ほとんどの日本国民はこの現実を知らないに違いない。私も小川さんの著書を読むまでは知らなかった。その意味で5月8日の毎日新聞夕刊に掲載された「特集ワイド」―軍事アナリスト小川和久さんに聞く―は極めて有意義な特集記事であった。その中で小川さんは次のように言っている。これによって国民の自衛隊に関する認識が深まるだろう。そしていかに日本が米国の軍事戦略に踊らされているかを。

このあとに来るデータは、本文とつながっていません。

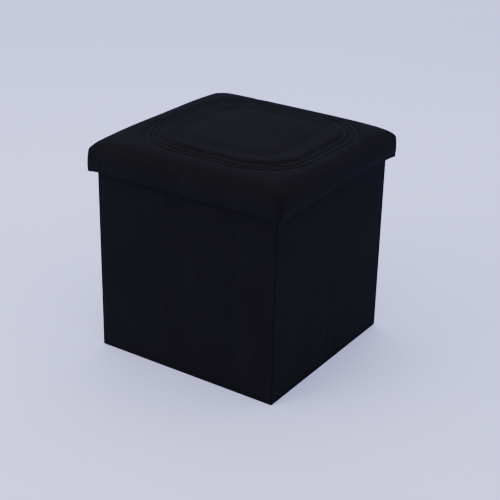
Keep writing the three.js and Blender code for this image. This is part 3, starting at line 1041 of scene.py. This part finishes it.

・・・実は自衛隊は、軍隊としての本当の実力を表す世界ランキングには入れない特殊な構造です。例えれば、水泳だけはトップクラスだけれど、自転車もマラソンも苦手なトライアスロンの選手みたいなものなんです・・・(すなわち)海上自衛隊の対潜水艦戦闘能力(護衛艦や哨戒機を使って敵の潜水艦を捕捉し攻撃する能力)は世界2位と高い。また航空自衛隊の防空能力はF−15など400機近い戦闘機や空中警戒官制機(AWACS)があり世界3、4位と高い。しかしそれ以外は並みかあるいは全く欠如しているのです・・・
(戦力をあらわす基本概念として)国家としての戦力投射(パワープロジェクション)という言葉があります。(これは)核武装をしていない(通常戦力の)場合でも「数十万人規模の軍隊を上陸させ、敵国を占領し、戦争目的を達成できる戦力」とされる。自衛隊にはこの能力がまったくありません。(それは)日本の再軍備にあたって米国がそれを望まなかったからです。自衛隊は米国の軍事戦略の一角を担う形で位置づけられており、そもそも自立できない軍事力なのです・・・
なんという現実であろう!こんな状態でありながら核武装論や集団的自衛隊がまじめに論じられているのである。米国の高価な最新兵器を次々と買わされて米国軍需産業を支援しているのである。日米軍事同盟の正体こそ議論されなければならないのだ。